The lower right hand corner of a long piece of paper 6" wide is folded over to the left-hand edge as shown. The length L of the fold depends on the angle theta. Show that L=3/sin(theta)cos^2(theta)

I honestly can't even figure out where to begin with this problem any help would be much appreciated.

Thanks

Hello,

I've attached a picture too.

You have 2 congruent right triangles whose legs are x and y.

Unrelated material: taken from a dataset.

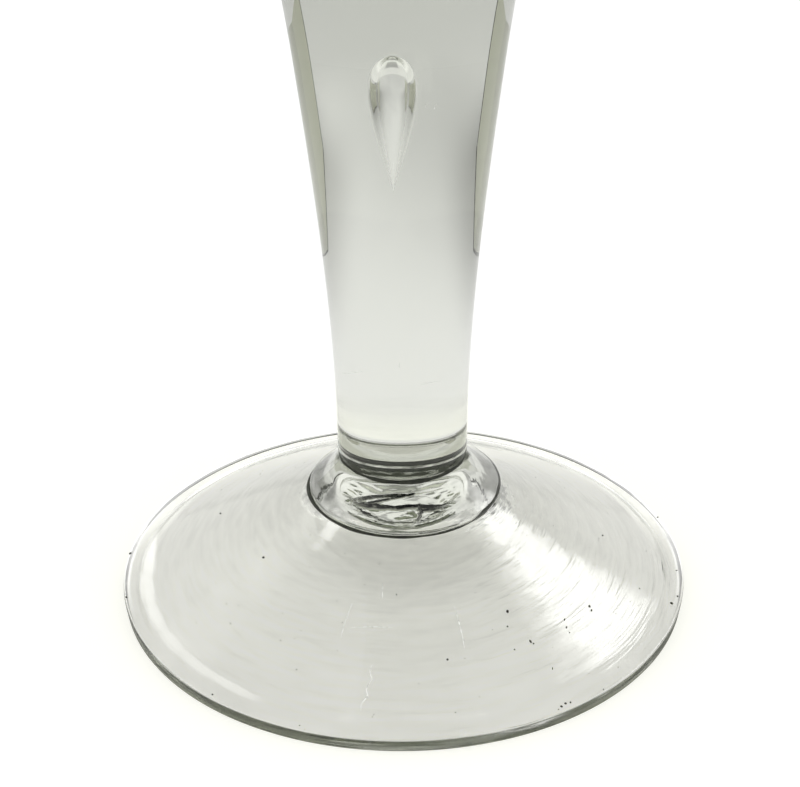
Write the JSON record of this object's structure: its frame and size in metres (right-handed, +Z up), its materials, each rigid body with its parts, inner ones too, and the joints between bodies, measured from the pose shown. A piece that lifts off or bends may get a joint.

Additionally there is a right triangle with the hypotenuse x and one leg has the length 6'' (in orange).

You'll get:

$\displaystyle \frac6x = \sin(2 \theta) = 2 \cdot \sin(\theta) \cdot \cos(\theta)~\implies~x = \frac3{\sin(\theta) \cdot \cos(\theta)}$

With the grey right triangle you get:

$\displaystyle \frac xL = \cos(\theta)~\implies~L=\frac x{\cos(\theta)}$

Replace x by the first term:

$\displaystyle \frac xL = \cos(\theta)~\implies~L=\frac {\frac3{\sin(\theta) \cdot \cos(\theta)}}{\cos(\theta)}$

Simplify:

$\displaystyle L=\frac3{\sin(\theta) \cdot \cos^2(\theta)}$

Re: Length of a fold problem

Thanks for the assist! I have to say Im slow or thatsbone devious problem even with yoir excellant explantion it still took me a minute to see everything. Thanks!